I had always planned to sell Guenther around the 90,000 mile mark so a buyer could make use of the MaxCare warranty, be assured there would be no immediate car repair bills, and hopefully agree to a price slightly higher than market value to prove my point that the MaxCare warranty boosts resale value. All of those things happened. I advertised Guenther on Autotrader in the early spring, got a few swindlers and three interested buyers pretty quickly. The best was a gentleman from New England with occasional business down my way and after a pair of phone calls and some email exchanges he agreed to come see the car.
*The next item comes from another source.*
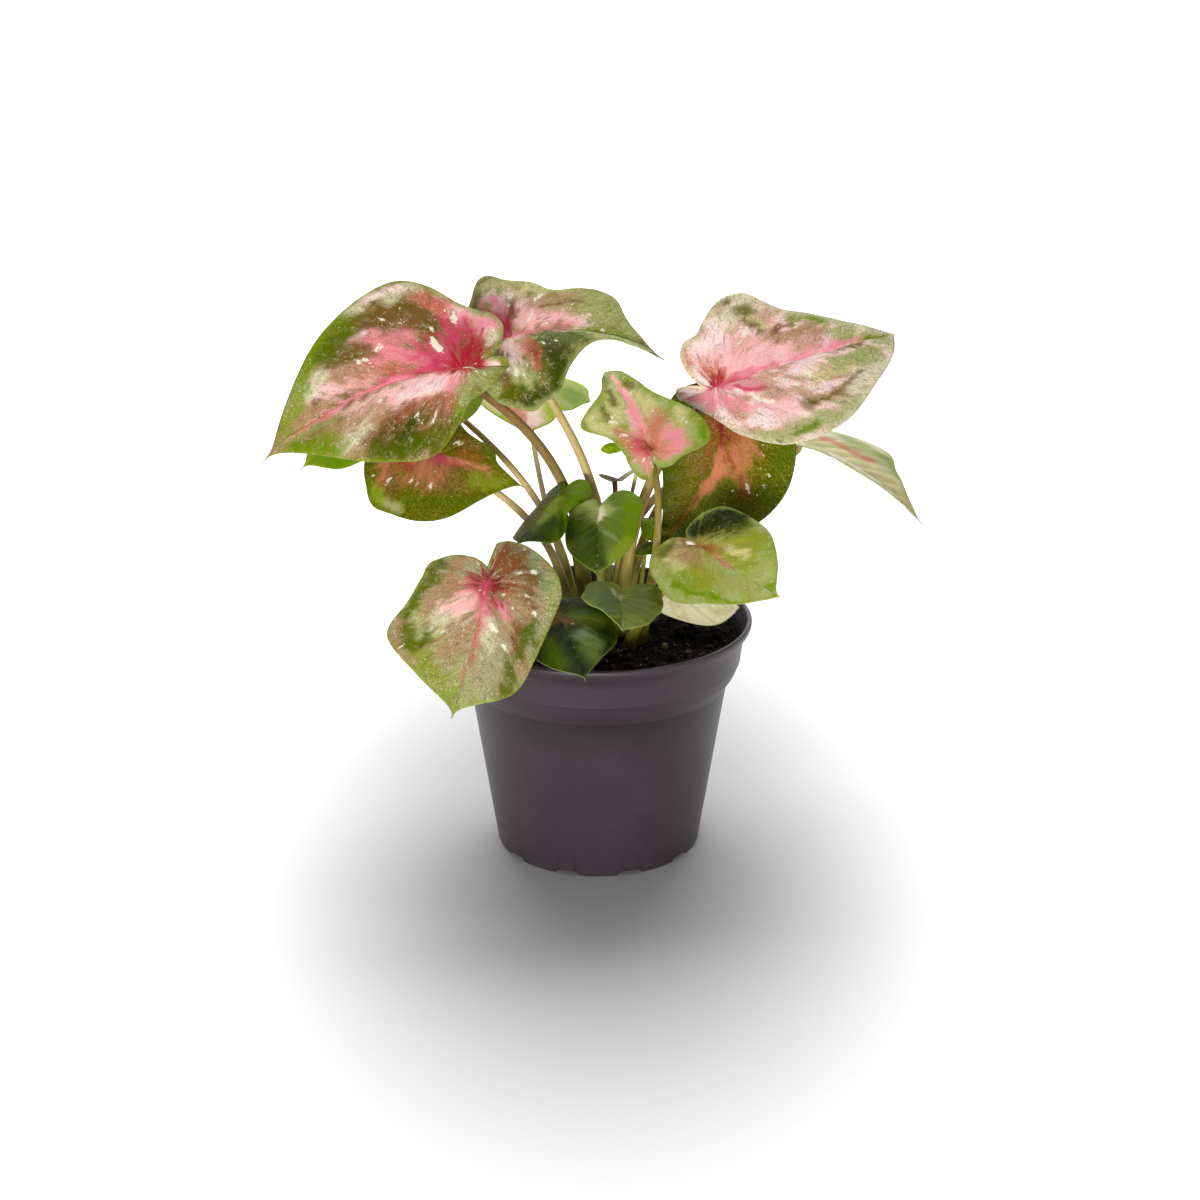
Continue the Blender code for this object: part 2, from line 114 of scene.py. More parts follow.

I shared everything with him, including the stack of warranty repairs and the documentation on MaxCare. I had such confidence in the car I agreed to meet him at a local Mercedes Dealer where he could test drive the car and share any concerns with the dealer since it was under warranty. The dealer decided a ball joint needed replacement and of course this was the one time we haggled over labor rates. MaxCare would only authorize a set amount which was less than the Mercedes Benz rate. Ugh. It would have delayed the sale, so I paid all of $100 to have the dealer fix the car. The buyer and I had lunch while it was repaired and I found him to be a really decent car guy.
Car guys don’t screw car guys, so I opened negotiations by saying I refused to let him pay full price. He countered that most S55’s on the market retailed for just under $12,000, but since I paid to have the car’s 90,000 mile service (separate from warranty), included snow tires, and was transferring a warranty with 10,000 miles, he would offer $13,000. I said done, paid the check, and we went our separate ways. He didn’t know I had left my old radar detector under the snow tires in the trunk, a little bonus and much-needed since Guenther was so damned fast. I was pleased to learn the buyer had a minor air conditioner problem and his local CarMax fixed under warranty with no squabbling. What a happy story.